WORK TO DO | Would you quote the material below in full and unchanged?

DATASET EXTRACT |
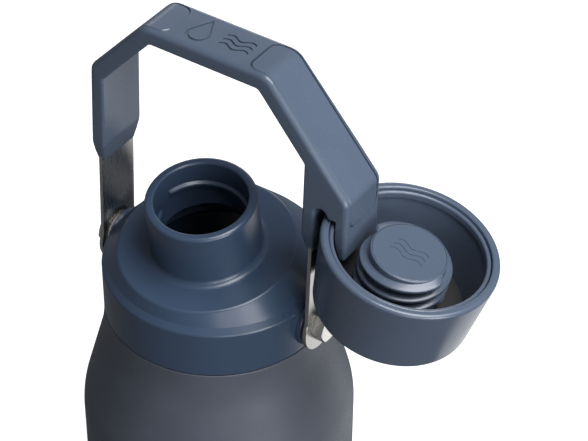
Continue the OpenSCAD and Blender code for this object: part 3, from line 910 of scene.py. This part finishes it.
def strap_line(play=0):
    """Side view of a strap without its eye, grown by some play: foot, bend and tip, then back inside."""
    slope = math.radians(SLANT)
    outer_x = STRAP_X + STRAP_T
    bend_z = slant_z(outer_x) - STRAP_DEPTH / math.cos(slope)
    along = Vector((-math.cos(slope), math.sin(slope)))
    across = Vector((-math.sin(slope), -math.cos(slope)))
    bend = Vector((outer_x, bend_z))
    tip = bend + along * (STRAP_BENT_LEN + play)
    inner_bend = Vector((STRAP_X, bend_z - STRAP_T * math.tan((math.pi / 2 - slope) / 2)))
    return [
        (outer_x + play, 0),
        tuple(bend - across * play + Vector((0, play))),
        tuple(tip - across * play),
        tuple(tip + across * (STRAP_T + play)),
        tuple(inner_bend - Vector((play, play))),
        (STRAP_X - play, 0),
    ]


def strap_pocket(side):
    """Cuts the strap's pocket: an upright part and a bent end."""
    half = STRAP_W / 2 + STRAP_PLAY
    outline = strap_line(STRAP_PLAY)
    points = [(x, y, z) for y in (-half, half) for x, z in outline]
    return prism("strap_pocket", points, len(outline), handle_side(side))


def cap_wall_room():
    """Cuts the way of the cap's wall as it slides down out of the slot."""
    flat = math.cos(math.radians(CAP_TILT))
    rim_in = CAP_R - CAP_WALL - LINER_GAP - LINER_WALL - CAP_PLAY
    rim_out = CAP_R + CAP_PLAY
    top_z = SLOT_TOP_Z - SLOT_ROUND + CAP_PLAY
    rings = []
    for radius, z in ((rim_in, -PAST), (rim_out, -PAST), (rim_out, top_z), (rim_in, top_z)):
        middle = CAP_X - flat * radius + radius / flat
        rings.append([(x + middle, y, h) for x, y, h in circle(radius / flat, z, SLOT_SEGMENTS)])
    return looped("cap_wall_room", rings, HANDLE)


def screw_places(side):
    """Frames of one side's screws, on the slanting face and square to it."""
    return [handle_side(side) @ moved(BEND_X, 0, HANDLE_H) @ turned(SLANT, "Y") @ moved(along, 0, 0)
            for along in SCREW_ALONG]


def screw_holes(side):
    """Cuts the stepped holes of one side's screws."""
    outline = [
        (0, -SCREW_HOLE_DEPTH),
        (SCREW_HOLE_R, -SCREW_HOLE_DEPTH),
        (SCREW_HOLE_R, -SCREW_SEAT_DEPTH),
        (SCREW_HEAD_R, -SCREW_SEAT_DEPTH),
        (SCREW_HEAD_R, -COVER_T / 2),
        (0, -COVER_T / 2),
    ]
    return [revolved("screw_hole", outline, place, HOLE_SEGMENTS) for place in screw_places(side)]


def drop_outline(height):
    """A plain water drop, its point towards +y."""
    radius = height * DROP_ROUND
    low = -height / 2 + radius
    tip = height / 2
    reach = math.degrees(math.acos(radius / (tip - low)))
    return arc((0, low), radius, 90 + reach, 450 - reach, DROP_STEPS) + [(0, tip)]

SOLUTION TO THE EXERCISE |
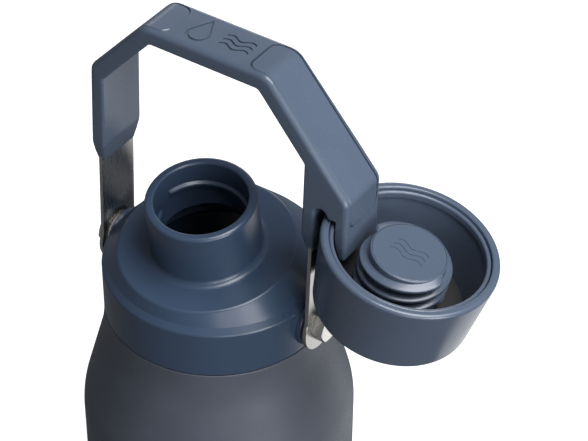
Continue the OpenSCAD and Blender code for this object: part 3, from line 910 of scene.py. This part finishes it.
def strap_line(play=0):
    """Side view of a strap without its eye, grown by some play: foot, bend and tip, then back inside."""
    slope = math.radians(SLANT)
    outer_x = STRAP_X + STRAP_T
    bend_z = slant_z(outer_x) - STRAP_DEPTH / math.cos(slope)
    along = Vector((-math.cos(slope), math.sin(slope)))
    across = Vector((-math.sin(slope), -math.cos(slope)))
    bend = Vector((outer_x, bend_z))
    tip = bend + along * (STRAP_BENT_LEN + play)
    inner_bend = Vector((STRAP_X, bend_z - STRAP_T * math.tan((math.pi / 2 - slope) / 2)))
    return [
        (outer_x + play, 0),
        tuple(bend - across * play + Vector((0, play))),
        tuple(tip - across * play),
        tuple(tip + across * (STRAP_T + play)),
        tuple(inner_bend - Vector((play, play))),
        (STRAP_X - play, 0),
    ]


def strap_pocket(side):
    """Cuts the strap's pocket: an upright part and a bent end."""
    half = STRAP_W / 2 + STRAP_PLAY
    outline = strap_line(STRAP_PLAY)
    points = [(x, y, z) for y in (-half, half) for x, z in outline]
    return prism("strap_pocket", points, len(outline), handle_side(side))


def cap_wall_room():
    """Cuts the way of the cap's wall as it slides down out of the slot."""
    flat = math.cos(math.radians(CAP_TILT))
    rim_in = CAP_R - CAP_WALL - LINER_GAP - LINER_WALL - CAP_PLAY
    rim_out = CAP_R + CAP_PLAY
    top_z = SLOT_TOP_Z - SLOT_ROUND + CAP_PLAY
    rings = []
    for radius, z in ((rim_in, -PAST), (rim_out, -PAST), (rim_out, top_z), (rim_in, top_z)):
        middle = CAP_X - flat * radius + radius / flat
        rings.append([(x + middle, y, h) for x, y, h in circle(radius / flat, z, SLOT_SEGMENTS)])
    return looped("cap_wall_room", rings, HANDLE)


def screw_places(side):
    """Frames of one side's screws, on the slanting face and square to it."""
    return [handle_side(side) @ moved(BEND_X, 0, HANDLE_H) @ turned(SLANT, "Y") @ moved(along, 0, 0)
            for along in SCREW_ALONG]


def screw_holes(side):
    """Cuts the stepped holes of one side's screws."""
    outline = [
        (0, -SCREW_HOLE_DEPTH),
        (SCREW_HOLE_R, -SCREW_HOLE_DEPTH),
        (SCREW_HOLE_R, -SCREW_SEAT_DEPTH),
        (SCREW_HEAD_R, -SCREW_SEAT_DEPTH),
        (SCREW_HEAD_R, -COVER_T / 2),
        (0, -COVER_T / 2),
    ]
    return [revolved("screw_hole", outline, place, HOLE_SEGMENTS) for place in screw_places(side)]


def drop_outline(height):
    """A plain water drop, its point towards +y."""
    radius = height * DROP_ROUND
    low = -height / 2 + radius
    tip = height / 2
    reach = math.degrees(math.acos(radius / (tip - low)))
    return arc((0, low), radius, 90 + reach, 450 - reach, DROP_STEPS) + [(0, tip)]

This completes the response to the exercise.